Mrs. Sgt. T likes to compare Tezuka to Steven Spielberg.  The first time she said this I felt a light go on.  It's a great comparison. 

Both are artists who started out in fields that got no critical respect:  they were purely popular art forms.  Already there are problems with the comparison, because Tezuka's field as a whole (manga) got no respect when he started, while Spielberg's field as a whole (movies) already got a lot of respect;  but he was working in the most popular end of that field, so I think the comparison holds up if you don't get too nitpicky about it.

And both proved to be extraordinarily gifted in those fields:  innovative craftsmen, inspired storytellers, raising what they were doing as close to the level of art as it could get, within the constraints of a totally popular art form.  Tezuka's influence on every genre of manga (and anime) is legendary, while Spielberg is usually said to have essentially invented the summer blockbuster action movie.

And then they wanted to be taken more seriously, so they started changing their art, making art for grown-ups.
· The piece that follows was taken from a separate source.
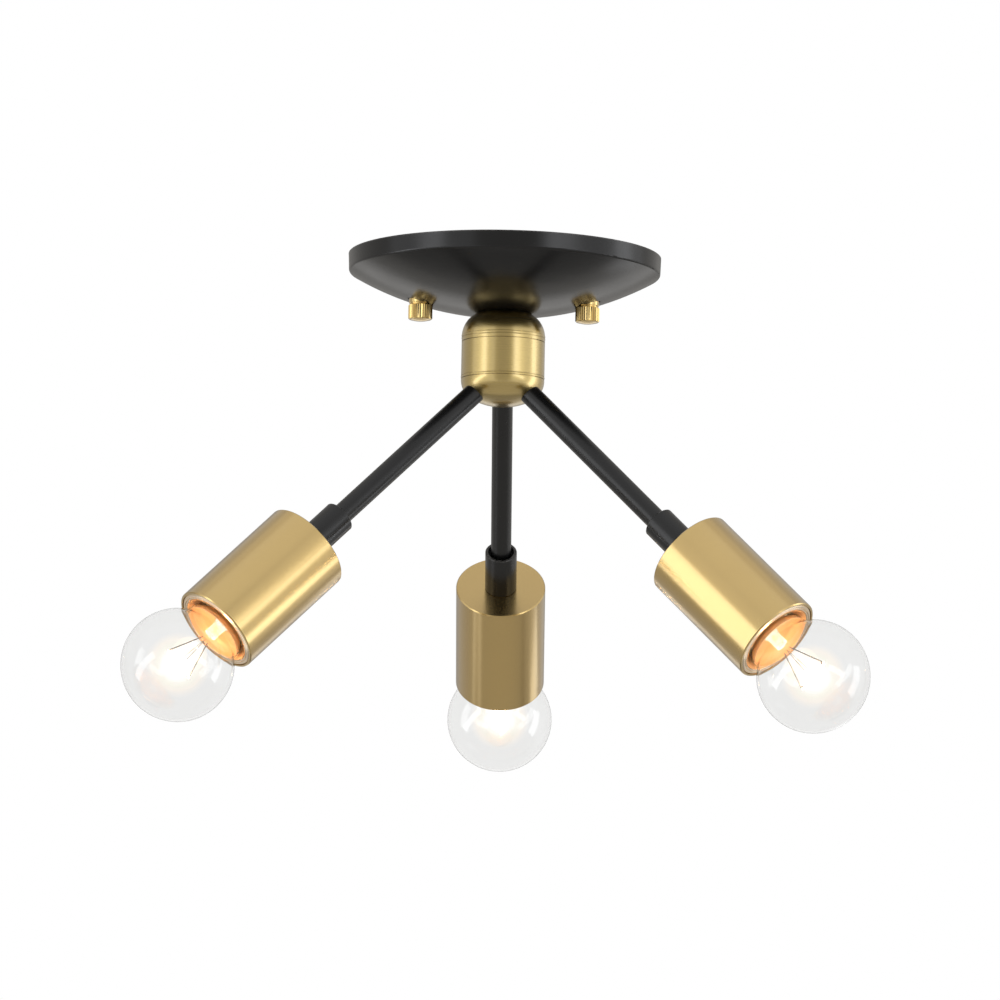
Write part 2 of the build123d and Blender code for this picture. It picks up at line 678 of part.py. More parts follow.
screwed_home = Rot(0, 0, LAMP_TURN)
ARM_PIECES = {
    "arm_tube": arm_tube(),
    "collar": collar(),
    "socket_cup": socket_cup(),
    "socket_body": socket_body(),
    "screw_shell": screw_shell(),
    "socket_contact": socket_contact(),
    "socket_ring": socket_ring(),
    "bulb_glass": bulb_glass(),
    "bulb_base": bulb_base(),
    "bulb_insulator": bulb_insulator(),
    "bulb_contact": bulb_contact(),
    "bulb_stem": screwed_home * bulb_stem(),
    "bulb_filament": screwed_home * bulb_filament(),
}

for arm, azimuth in ARM_AZIMUTHS.items():
    for name, piece in ARM_PIECES.items():
        save(f"{name}_{arm}", arm_place(azimuth) * piece)
    save(f"arm_wires_{arm}", arm_wires(azimuth))
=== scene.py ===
# %% [markdown]
# # Semi flush ceiling light
# This notebook dresses a ceiling light that was built as a CAD assembly: a black domed canopy, a short
# brass hub, three slanting black arms, and a brass cup with a clear globe lamp at the end of each arm.
# The CAD pieces are loaded first and never move. Blender adds finishes, the small wound and threaded
# pieces that CAD leaves plain, and a photo studio round it all.

# %% Load the CAD frame
import math

import bpy
from mathutils import Matrix, Vector


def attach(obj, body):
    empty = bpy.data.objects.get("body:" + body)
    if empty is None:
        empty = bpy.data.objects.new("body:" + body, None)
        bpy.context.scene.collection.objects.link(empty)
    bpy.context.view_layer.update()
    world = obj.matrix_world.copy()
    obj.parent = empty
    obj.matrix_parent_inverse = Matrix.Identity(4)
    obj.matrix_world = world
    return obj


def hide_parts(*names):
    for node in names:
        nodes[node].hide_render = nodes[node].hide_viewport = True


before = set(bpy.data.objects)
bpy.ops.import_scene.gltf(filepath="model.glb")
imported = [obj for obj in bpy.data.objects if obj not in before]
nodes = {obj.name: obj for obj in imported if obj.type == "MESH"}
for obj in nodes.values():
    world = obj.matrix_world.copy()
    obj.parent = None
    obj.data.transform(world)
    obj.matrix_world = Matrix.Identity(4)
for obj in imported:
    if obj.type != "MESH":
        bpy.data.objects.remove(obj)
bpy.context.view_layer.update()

# %% [markdown]
# ## Where things are
# Each arm leaves the hub's axis at one height, slants down at one angle and points its own way round.
# All that sits on an arm is therefore easiest to describe in the arm's own frame: Z runs out along the
# arm, and a matrix carries the finished piece to its place. Distances are in metres, from the hub's axis.

# %% Arm frames and the distances along an arm
ARM_AZIMUTHS = {"left": 210.0, "right": 330.0, "rear": 90.0}
ARM_TILT = 42.4
ARM_HEIGHT = -0.0508
GLOBE_AT = 0.2178
GLOBE_R = 0.025
HUB_AXIS = (0, 0, ARM_HEIGHT)
THUMB_X = 0.0381


def arm_turn(side):
    """How the arm's own axes are turned: Z along the arm, X down."""
    return (0.0, math.radians(90 + ARM_TILT), math.radians(ARM_AZIMUTHS[side]))


def arm_matrix(side):
    """Carries a mesh drawn along Z to its place on that arm."""
    x, y, z = arm_turn(side)
    turn = Matrix.Rotation(z, 4, "Z") @ Matrix.Rotation(y, 4, "Y")
    return Matrix.Translation((0, 0, ARM_HEIGHT)) @ turn


for side in ARM_AZIMUTHS:
    middle = arm_matrix(side) @ Vector((0, 0, GLOBE_AT))
    print(side, "globe's centre", [round(x, 4) for x in middle])

# %% [markdown]
# ## The camera
# The photograph was taken from far off with a long lens, a little below the lamps, looking up at 7
# degrees. A fit over a hundred points gave this place, turn and focal length, so nothing is guessed by
# eye. The light itself was turned half a degree, and here the camera is turned instead.

# %% Camera
CAMERA_AT = (0.0250, -2.5145, -0.4358)
SENSOR_MM = 36.0
LENS_MM = 200.9
CAMERA_YAW = 0.01
CAMERA_PITCH = 0.1281
CAMERA_ROLL = 0.0190
bpy.ops.object.camera_add(location=CAMERA_AT)
camera = bpy.context.object
camera.name = "photo_camera"
camera.data.sensor_width = SENSOR_MM
camera.data.lens = LENS_MM
look = Matrix.Rotation(CAMERA_YAW, 4, "Z") @ Matrix.Rotation(math.pi / 2 + CAMERA_PITCH, 4, "X")
camera.rotation_euler = (look @ Matrix.Rotation(CAMERA_ROLL, 4, "Z")).to_euler()
camera.data.clip_end = 50.0
scene = bpy.context.scene
scene.camera = camera
scene.view_settings.view_transform = "Standard"
print("lens", round(camera.data.lens, 1), "mm at", [round(x, 3) for x in camera.location])

# %% [markdown]
# ## The studio
# A product photograph on white needs two things at once: a background that is plain white, and light
# that leaves the object's own colours alone. The world is therefore white to the camera, to mirrors and
# to glass, while the light that it sheds on dull surfaces is set lower, because the soft boxes add theirs.

# %% Node helper


def maths(tree, operation, a, b=None, clamp=False):
    """A Math node fed with links or numbers."""
    node = tree.nodes.new("ShaderNodeMath")
    node.operation = operation
    node.use_clamp = clamp
    for socket, value in zip(node.inputs, (a, b)):
        if value is None:
            continue
        if isinstance(value, (int, float)):
            socket.default_value = value
        else:
            tree.links.new(value, socket)
    return node.outputs[0]


# %% World
SKY_LEVEL = 0.62
SKY_TONE = (1.0, 0.985, 0.96, 1.0)
world = bpy.data.worlds.new("studio_white")
scene.world = world
world.use_nodes = True
sky = world.node_tree
sky.nodes.clear()
sky_out = sky.nodes.new("ShaderNodeOutputWorld")
sky_mix = sky.nodes.new("ShaderNodeMixShader")
sky_seen = sky.nodes.new("ShaderNodeBackground")
sky_light = sky.nodes.new("ShaderNodeBackground")
sky_path = sky.nodes.new("ShaderNodeLightPath")
sky_seen.inputs["Color"].default_value = (1.0, 1.0, 1.0, 1.0)
sky_seen.inputs["Strength"].default_value = 1.0
sky_light.inputs["Color"].default_value = SKY_TONE
sky_light.inputs["Strength"].default_value = SKY_LEVEL
white_rays = maths(sky, "MAXIMUM", sky_path.outputs["Is Camera Ray"], sky_path.outputs["Is Glossy Ray"])
white_rays = maths(sky, "MAXIMUM", white_rays, sky_path.outputs["Is Transmission Ray"])
sky.links.new(white_rays, sky_mix.inputs["Fac"])
sky.links.new(sky_light.outputs[0], sky_mix.inputs[1])
sky.links.new(sky_seen.outputs[0], sky_mix.inputs[2])
sky.links.new(sky_mix.outputs[0], sky_out.inputs["Surface"])
print("world: white to the camera, level", SKY_LEVEL, "as light")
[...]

Tezuka started drawing things like Ayako, Buddha, and Adolf;  Spielberg made The Color Purple, Schindler's List, Munich.  And that's where the trouble began, because it's never been clear that either has all that much to say.  They can bring tremendous craft (art in the sense of skilled work) to bear on their subjects, and through that they can make work of great emotional power, but the ideas behind that work are often simple and/or a bit confused.  And so in spite of all their aspirations to be taken truly seriously, they'll always be remembered best for their lighthearted early work.  (And, the missus notes, it's a coincidence but also maybe inevitable that in their bids for seriosity they both turned to WWII/Holocaust themes - loading the dice, really.)

They're both tremendous entertainers, maybe the best ever at that.  And many of us have no problem calling that art.  But they had this itch to please more demanding critics than I usually am, and they weren't as successful at that.  Although, to be fair, I seem to be in a very small minority in thinking that about Tezuka.

Tuesday, August 12, 2014

Tezuka Osamu: Princess Knight

So, more Tezuka.  This too I read in English because it was around.  Princess Knight (Ribon no kishi リボンの騎士) is one of the classics - and as hard as I am on Tezuka, I should note that I'm really glad that so much of his work is being published in translation.  It's important that this stuff is made available, so fans and scholars can start to understand the history of manga, not just the contemporary stuff. 

This is entertaining, but to a fault.  It's one of those patented Tezuka frenetic plots, with a new twist on every page.  That keeps it moving, but curiously it doesn't exactly keep it from getting static.  Stasis is boring, and constant movement is just as static as constant stillness.  The plot twists are exhausting.  Sometimes the reader might wish to be a little less entertained.  But that's Tezuka.  I've come to expect this.

But chances are you don't read this today for pure entertainment.  You read it for its tremendous influence on girls' comics in Japan.  You read it for its still daring, still hard to completely process gender-bending.  You read it for the deliriously girly art - it's like a constant sugar rush.  There's so much that's important and interesting here on a conceptual level, in terms of influence and significance, that it's almost churlish to criticize it for not working better on the pure reading level.  It's an essential manga.  How can one ask for more?

The Takarazuka-style androgyny and critique of gender roles is the best-appreciated aspect of this work.  Certainly the most important aspect of it.  To that I'd add that it's also a great example of Japanese Occidentalism.

It's Occidentalist in the sense that it's appropriating its story materials entirely from the Western fairy-tale tradition.  Mostly (and this is particularly obvious in the art) from Western fairy-tales as popularized by Walt Disney, of course.  But it's not just a pastiche of Disney, because it goes places Disney would never go;  not just the gender thing, but also Tezuka's decision to include both God and the Devil as characters.  Right alongside Greco-Roman deities.  Theologically it's a mess, and that's a perfect example of Occidentalism:  to Tezuka, the Christian god and devil are on the same level as Sleeping Beauty and Snow White.  They're colorful, exotic myths, and he uses them to colorize and exoticize his story, just like Western writers will appropriate Eastern religious imagery with little sense of the weight of meaning and association attached to it.  Those of us who care about such things are sensitized - have tried to become sensitized, and rightly so - to Orientalism by Western artists.  But there's an equivalent Occidentalism in Japan that doesn't get talked about quite as much.  The power differential being so different both within and without Japan, it's not fair to say that Occidentalism is an equal and opposite thing to Orientalism, and they certainly don't cancel each other out.  But Occidentalism is a definite thing.  And Princess Knight is a perfect demonstration of it.

Which makes it kind of a strange read.  Because for long stretches it's so Western looking and feeling that it's easy to forget that it's Japanese in origin.  But then Satan will pop in with his curly mustache, and he'll turn out not to be a scenery-chewing villain but rather a Father Knows Best kind of paterfamilias, and you remember, oh yeah.  This isn't Disney.